# Replacement Seats For '86 Talbot Express



## Talbot Bertha (Oct 30, 2009)

Hi all this is my first post in this forum, My question may have been asked already so please forgive me if it has.
 I am looking to replace the front seats in my 1986 Talbot express, as after driving it 600 miles in the past week they have all but ruined me. I have read on this forum that Ford Galaxy or Renault Espace front seats fit, but I was wondering if they still rotate round fully. 
For some reason the drivers seat on mine hits the steering wheel so won't turn all the  way round.
 Are there any other seats that will bolt directly to the existing swivels (I.e Saab 95 seats) or is it best to get some with the swivel built in? Any info I'm given on this would help, Thanks in advance.


----------



## Talbot Bertha (Nov 1, 2009)

Im thinking of going with either Galaxy or Espace seats because of the built in swivels and arm rests any one tried to fit these to an early talbot?


----------



## Mr B (Nov 4, 2009)

Hi Talbot Bertha,
   Try looking on Preloved there is a Talbot Express thread on the camper van forum and this has been disgussed quite a bit. I think the SAAB seats have been quite popular but need a bit of modification on the runner bars.
Regards,
Chris


----------



## Randonneur (Nov 4, 2009)

Hi,
I fitted a swivel seat to the passenger side on my 1991 Talbot Express from a Peugeot 806. I found that I had to drill the Talbot seat box to fit the Peugeot seat subframe and also drill the Talbot seat runners to fit for leg room adjustment. I bought a pair and when I fitted the drivers side I found it gave me no leg room under the steering wheel as it was a bit higher than the standard Talbot seat. So I now have a swivel passenger seat and standard Talbot drivers seat. Also beware of seatbelt mountings, my Talbot inner seatbelt fastening is on a stalk bolted to the floor, but the extra width of the swivel seat made it hard to use and difficult to walk through from the cab. I had to bolt the Talbot fastening to the Peugeot seat frame as the Peugeot one on the seat frame would not fit the Talbot tongue on the webbing.
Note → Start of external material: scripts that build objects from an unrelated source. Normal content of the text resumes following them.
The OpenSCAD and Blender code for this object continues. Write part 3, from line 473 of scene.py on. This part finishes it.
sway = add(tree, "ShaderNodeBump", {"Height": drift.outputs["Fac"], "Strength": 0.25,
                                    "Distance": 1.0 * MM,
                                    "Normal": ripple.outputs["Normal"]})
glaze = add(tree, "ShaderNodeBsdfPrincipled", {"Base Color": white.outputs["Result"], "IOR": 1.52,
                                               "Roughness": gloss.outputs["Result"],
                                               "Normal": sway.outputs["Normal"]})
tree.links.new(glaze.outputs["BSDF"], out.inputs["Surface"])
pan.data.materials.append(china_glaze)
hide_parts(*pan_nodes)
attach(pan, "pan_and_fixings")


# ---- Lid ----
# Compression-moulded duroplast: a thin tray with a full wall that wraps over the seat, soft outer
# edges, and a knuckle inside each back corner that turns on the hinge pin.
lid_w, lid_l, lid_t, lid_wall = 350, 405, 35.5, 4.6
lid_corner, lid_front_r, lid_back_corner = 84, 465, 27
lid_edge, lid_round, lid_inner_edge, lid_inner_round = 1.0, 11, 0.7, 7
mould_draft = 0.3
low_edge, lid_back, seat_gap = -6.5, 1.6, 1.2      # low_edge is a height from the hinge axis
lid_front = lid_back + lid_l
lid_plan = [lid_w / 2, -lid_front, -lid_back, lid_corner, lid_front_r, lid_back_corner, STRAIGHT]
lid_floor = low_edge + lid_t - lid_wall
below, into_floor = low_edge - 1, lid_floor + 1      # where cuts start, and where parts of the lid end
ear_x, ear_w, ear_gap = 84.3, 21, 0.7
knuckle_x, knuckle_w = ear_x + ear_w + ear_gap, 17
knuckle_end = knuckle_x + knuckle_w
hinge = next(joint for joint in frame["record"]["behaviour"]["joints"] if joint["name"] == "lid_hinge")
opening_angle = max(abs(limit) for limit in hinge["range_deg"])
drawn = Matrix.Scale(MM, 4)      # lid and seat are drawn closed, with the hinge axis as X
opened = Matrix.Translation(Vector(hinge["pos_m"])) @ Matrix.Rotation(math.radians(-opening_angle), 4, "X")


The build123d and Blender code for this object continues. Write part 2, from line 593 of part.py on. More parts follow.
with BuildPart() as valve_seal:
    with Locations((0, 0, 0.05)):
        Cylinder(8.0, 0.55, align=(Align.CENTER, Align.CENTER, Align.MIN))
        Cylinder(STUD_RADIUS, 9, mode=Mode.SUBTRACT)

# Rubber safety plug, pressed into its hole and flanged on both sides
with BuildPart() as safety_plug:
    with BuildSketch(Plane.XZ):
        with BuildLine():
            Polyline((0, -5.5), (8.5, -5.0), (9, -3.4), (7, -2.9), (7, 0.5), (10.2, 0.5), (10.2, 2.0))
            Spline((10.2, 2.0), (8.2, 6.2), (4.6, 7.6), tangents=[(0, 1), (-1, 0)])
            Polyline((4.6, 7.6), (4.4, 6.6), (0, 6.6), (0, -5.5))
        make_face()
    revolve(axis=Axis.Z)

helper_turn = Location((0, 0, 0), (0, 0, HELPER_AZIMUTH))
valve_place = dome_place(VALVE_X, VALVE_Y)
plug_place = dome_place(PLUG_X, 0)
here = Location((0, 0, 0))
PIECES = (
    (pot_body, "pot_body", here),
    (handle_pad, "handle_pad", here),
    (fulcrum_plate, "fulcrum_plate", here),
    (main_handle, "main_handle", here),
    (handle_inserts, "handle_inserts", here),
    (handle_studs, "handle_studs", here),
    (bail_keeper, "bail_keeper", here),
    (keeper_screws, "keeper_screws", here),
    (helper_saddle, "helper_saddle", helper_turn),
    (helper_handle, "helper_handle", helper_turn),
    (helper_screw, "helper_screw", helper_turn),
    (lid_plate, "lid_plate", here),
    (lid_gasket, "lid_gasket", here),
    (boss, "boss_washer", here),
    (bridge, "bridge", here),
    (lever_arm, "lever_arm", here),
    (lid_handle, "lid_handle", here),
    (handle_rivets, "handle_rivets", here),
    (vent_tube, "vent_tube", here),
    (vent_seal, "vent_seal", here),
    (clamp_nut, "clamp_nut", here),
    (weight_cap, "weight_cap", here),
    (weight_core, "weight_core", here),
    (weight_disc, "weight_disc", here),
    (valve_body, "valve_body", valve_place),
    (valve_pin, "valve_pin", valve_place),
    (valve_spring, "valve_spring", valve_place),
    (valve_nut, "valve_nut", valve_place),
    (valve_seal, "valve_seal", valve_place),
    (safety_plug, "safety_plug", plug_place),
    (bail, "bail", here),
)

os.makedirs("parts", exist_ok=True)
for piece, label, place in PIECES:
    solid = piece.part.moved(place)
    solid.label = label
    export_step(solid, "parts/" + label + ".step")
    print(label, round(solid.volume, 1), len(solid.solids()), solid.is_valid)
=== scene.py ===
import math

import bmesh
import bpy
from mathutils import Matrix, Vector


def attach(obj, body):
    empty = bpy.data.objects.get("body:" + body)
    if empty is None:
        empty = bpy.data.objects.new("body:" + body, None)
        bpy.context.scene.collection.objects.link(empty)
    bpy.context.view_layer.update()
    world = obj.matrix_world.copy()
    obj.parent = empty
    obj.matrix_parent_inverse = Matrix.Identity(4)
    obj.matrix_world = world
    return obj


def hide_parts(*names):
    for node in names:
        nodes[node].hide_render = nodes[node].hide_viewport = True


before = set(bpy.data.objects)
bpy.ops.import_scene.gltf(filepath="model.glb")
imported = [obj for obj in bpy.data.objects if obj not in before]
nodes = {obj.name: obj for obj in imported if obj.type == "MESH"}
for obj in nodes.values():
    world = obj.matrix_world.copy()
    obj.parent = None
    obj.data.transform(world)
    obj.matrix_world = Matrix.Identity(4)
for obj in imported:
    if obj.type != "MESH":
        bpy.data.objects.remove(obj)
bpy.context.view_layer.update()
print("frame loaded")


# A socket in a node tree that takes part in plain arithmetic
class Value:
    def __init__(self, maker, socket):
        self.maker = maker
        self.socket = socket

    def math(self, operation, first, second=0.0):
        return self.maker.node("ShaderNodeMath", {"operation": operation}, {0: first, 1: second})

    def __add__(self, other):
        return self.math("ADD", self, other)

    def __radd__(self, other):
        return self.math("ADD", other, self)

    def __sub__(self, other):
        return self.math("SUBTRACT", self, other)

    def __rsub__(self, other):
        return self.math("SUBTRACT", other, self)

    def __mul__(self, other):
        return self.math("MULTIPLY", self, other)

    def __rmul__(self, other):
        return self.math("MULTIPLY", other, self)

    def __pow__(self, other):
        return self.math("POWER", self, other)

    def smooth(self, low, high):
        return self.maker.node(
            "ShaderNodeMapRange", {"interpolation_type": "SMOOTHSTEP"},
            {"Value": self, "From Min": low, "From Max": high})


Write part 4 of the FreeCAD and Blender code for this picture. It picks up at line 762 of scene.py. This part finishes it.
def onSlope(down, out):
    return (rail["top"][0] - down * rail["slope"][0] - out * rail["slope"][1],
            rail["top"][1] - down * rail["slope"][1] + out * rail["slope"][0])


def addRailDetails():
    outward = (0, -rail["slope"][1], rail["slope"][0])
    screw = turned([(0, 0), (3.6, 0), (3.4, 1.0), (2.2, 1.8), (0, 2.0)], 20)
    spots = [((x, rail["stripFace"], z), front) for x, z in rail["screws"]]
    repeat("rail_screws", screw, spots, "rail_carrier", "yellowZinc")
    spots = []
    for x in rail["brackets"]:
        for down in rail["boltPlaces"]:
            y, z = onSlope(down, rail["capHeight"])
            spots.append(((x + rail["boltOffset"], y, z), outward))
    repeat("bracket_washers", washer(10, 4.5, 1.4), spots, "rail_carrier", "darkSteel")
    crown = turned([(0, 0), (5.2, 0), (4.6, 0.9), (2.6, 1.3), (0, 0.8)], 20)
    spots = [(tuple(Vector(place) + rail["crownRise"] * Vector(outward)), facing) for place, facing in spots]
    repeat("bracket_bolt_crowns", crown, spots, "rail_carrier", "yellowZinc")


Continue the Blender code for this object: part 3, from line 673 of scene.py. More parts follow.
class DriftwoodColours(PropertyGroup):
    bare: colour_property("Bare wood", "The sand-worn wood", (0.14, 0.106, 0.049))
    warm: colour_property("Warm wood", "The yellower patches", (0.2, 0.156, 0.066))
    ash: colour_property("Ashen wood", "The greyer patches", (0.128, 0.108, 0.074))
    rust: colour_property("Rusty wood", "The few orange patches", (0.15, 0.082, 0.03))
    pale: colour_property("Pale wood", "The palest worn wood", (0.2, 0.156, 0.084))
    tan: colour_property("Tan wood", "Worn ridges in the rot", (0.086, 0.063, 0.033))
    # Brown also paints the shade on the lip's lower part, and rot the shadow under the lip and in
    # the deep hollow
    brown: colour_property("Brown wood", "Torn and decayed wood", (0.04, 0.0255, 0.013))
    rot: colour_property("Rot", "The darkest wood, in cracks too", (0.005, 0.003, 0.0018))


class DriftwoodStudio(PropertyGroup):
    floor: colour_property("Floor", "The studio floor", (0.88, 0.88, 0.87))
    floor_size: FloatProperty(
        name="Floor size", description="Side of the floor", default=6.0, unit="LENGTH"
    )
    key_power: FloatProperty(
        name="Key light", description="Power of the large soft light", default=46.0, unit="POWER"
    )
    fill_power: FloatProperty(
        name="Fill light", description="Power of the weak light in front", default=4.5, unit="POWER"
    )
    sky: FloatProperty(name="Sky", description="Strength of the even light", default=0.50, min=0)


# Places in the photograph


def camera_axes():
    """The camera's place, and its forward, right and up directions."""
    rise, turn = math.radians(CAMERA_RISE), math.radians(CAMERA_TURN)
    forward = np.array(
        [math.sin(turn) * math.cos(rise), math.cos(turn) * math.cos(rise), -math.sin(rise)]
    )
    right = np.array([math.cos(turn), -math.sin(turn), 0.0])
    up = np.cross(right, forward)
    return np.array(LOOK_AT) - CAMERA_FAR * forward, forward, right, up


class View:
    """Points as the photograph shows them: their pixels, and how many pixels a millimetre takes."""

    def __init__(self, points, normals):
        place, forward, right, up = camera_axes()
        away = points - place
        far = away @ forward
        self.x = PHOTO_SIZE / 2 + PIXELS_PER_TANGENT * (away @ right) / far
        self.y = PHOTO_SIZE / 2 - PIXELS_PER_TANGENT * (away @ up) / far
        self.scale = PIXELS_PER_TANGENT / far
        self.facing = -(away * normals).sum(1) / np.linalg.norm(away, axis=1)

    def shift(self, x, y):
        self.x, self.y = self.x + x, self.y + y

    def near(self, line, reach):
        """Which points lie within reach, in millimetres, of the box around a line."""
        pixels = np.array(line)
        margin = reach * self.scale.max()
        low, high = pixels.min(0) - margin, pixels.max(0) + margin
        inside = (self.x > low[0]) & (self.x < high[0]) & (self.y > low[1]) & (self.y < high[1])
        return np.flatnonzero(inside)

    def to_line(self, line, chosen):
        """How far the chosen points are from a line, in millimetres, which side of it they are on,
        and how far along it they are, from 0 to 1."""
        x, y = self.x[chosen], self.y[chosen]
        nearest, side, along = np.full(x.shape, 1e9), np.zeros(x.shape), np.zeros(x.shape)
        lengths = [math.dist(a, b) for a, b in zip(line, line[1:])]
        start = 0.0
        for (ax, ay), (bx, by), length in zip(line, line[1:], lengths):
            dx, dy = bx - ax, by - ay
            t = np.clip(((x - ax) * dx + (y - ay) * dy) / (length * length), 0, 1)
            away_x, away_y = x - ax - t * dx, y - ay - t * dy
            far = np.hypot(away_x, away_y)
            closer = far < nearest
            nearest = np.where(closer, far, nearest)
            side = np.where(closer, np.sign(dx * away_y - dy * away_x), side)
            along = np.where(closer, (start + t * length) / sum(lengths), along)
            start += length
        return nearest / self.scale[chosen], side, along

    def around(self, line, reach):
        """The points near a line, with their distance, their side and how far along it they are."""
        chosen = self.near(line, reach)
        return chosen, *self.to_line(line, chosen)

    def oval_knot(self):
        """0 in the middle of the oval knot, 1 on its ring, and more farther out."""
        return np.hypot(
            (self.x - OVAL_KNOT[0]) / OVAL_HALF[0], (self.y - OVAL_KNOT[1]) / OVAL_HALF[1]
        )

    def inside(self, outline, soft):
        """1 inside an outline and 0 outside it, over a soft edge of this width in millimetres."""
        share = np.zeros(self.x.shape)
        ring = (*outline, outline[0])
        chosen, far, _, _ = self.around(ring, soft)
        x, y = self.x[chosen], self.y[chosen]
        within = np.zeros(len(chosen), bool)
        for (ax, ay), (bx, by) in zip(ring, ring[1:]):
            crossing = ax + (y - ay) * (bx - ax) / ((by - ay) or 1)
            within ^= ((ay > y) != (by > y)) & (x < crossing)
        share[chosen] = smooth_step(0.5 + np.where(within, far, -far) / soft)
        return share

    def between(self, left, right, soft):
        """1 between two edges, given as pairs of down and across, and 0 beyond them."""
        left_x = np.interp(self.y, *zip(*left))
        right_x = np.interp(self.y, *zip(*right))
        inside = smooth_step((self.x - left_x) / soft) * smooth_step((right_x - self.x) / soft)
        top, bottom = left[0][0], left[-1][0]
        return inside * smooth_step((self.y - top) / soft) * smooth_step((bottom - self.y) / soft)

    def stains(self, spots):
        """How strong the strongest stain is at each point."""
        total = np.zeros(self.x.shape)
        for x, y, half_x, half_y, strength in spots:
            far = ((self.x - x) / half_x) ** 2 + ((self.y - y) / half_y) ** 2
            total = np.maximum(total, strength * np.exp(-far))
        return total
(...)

All sorted now though, but it took a bit of head scratching at the time. Hope this is useful to you.


----------



## vera (Nov 4, 2009)

*Seats*

Have you tried looking on E Bay ?, I did see some Burstner seats advertised a few days ago when I was looking for something else, Or what about the breakers yards our local one often has small motorhomes in. Olearys in Hull mike be worth a call


----------



## Talbot Bertha (Nov 4, 2009)

Thanks for the advice guys, I'm looking on Ebay for some saab seats i just got some swivels off Ebay as the original talbot ones require a plate bolting to the seat and may boost the seat height. I did consider some Galaxy ones with the swivel built in but couldn't find any decent ones.


----------



## vera (Nov 4, 2009)

*Seats*

Hi Talbot- We have got some Saab seats for sale but I am afraid they are still in the car. Thinking of putting it on E-Bay soon  S Reg 96000 miles but needs work on the brakes.
You would just need a big boot for all the parts you would have left
But Hey they are heated seats:


----------



## Talbot Bertha (Nov 5, 2009)

Cheers vera but i'm already sitting on a load of spares i got with the Van , i've no room for an entire Saab. LOL


----------